Chaturvedi alleges that to "buy 39 MP" to save itself, the UPA government first used then Vahanvati, who gave legal advice to prepare the ground to save Yadav in his court case. 

"Most shockingly, Vahanvati's recommendation that the CBI should withdraw its Interlocutory Application merely because the agency should not have investigated whether the kith and kin (of Mulayam) had held property benami for Mulayam Singh Yadav, is the grossest form of illegal and corrupt use of the office of the Solicitor General of India," says Chaturvedi in his complaint.  

He says that if one examines minutely how Yadav was saved in his illegal assets case, people would understand how the trust vote inside Parliament was won by Dr Singh's government.

"In fact, there is no judgment of any court of law in any country of the world that says anything even remotely similar to the absurd proposition stated by the then Solicitor General. It is too well known and established that a corrupt public servant would often amass wealth in the name of his kith and kin and that an investigating officer who is asked to investigate whether a public servant has amassed assets disproportionate to his known source of income would be failing in his duty unless he also investigates whether such public servant has held benami property."

Chaturvedi says, "The Delhi Police has smartly gone into Amar Singh's role. They have achieved their purpose to save the real beneficiary. What was Singh's interest in saving the UPA government? He did what he did only to save his mentor, Mulayam Singh Yadav. The CBI took a U-turn only after the deal between the SP and the UPA government was struck."

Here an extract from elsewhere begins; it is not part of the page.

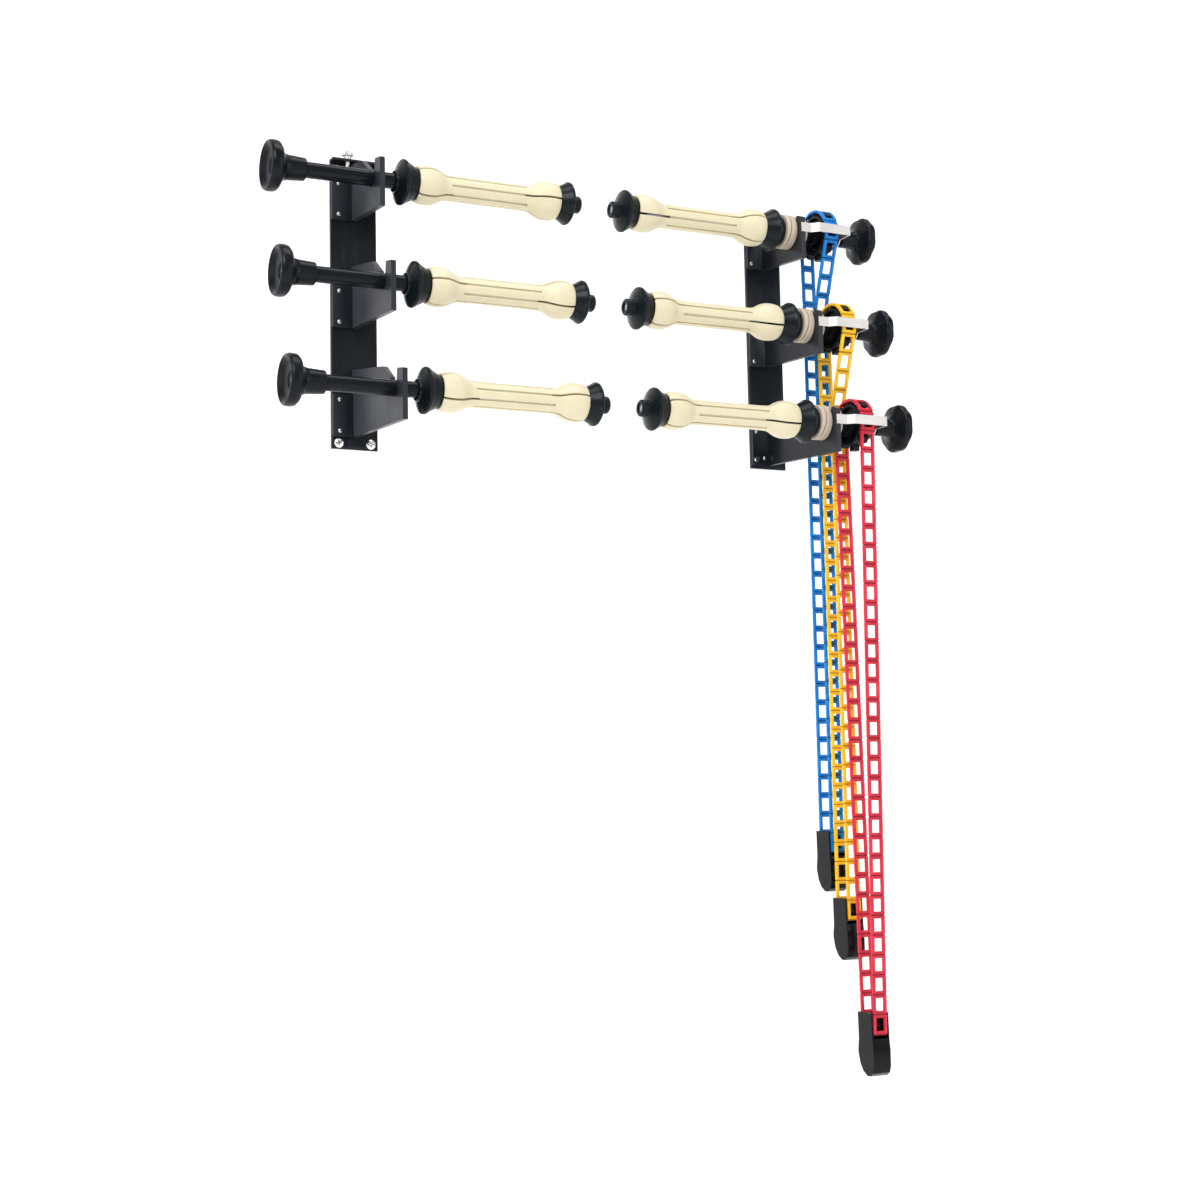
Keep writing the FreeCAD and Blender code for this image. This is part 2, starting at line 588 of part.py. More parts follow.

"Yadav was a critic of Congress chief Sonia Gandhi and had called her Videshi bahu. There was no love left between Congress and the SP at that time. Still, when they needed to save power in July 2008, the UPA government used the CBI to help Yadav and got votes of the 39 SP MPs. Without investigating this scam there is no point in the trial court moving ahead with the case against Amar Singh, Kulkarni and others."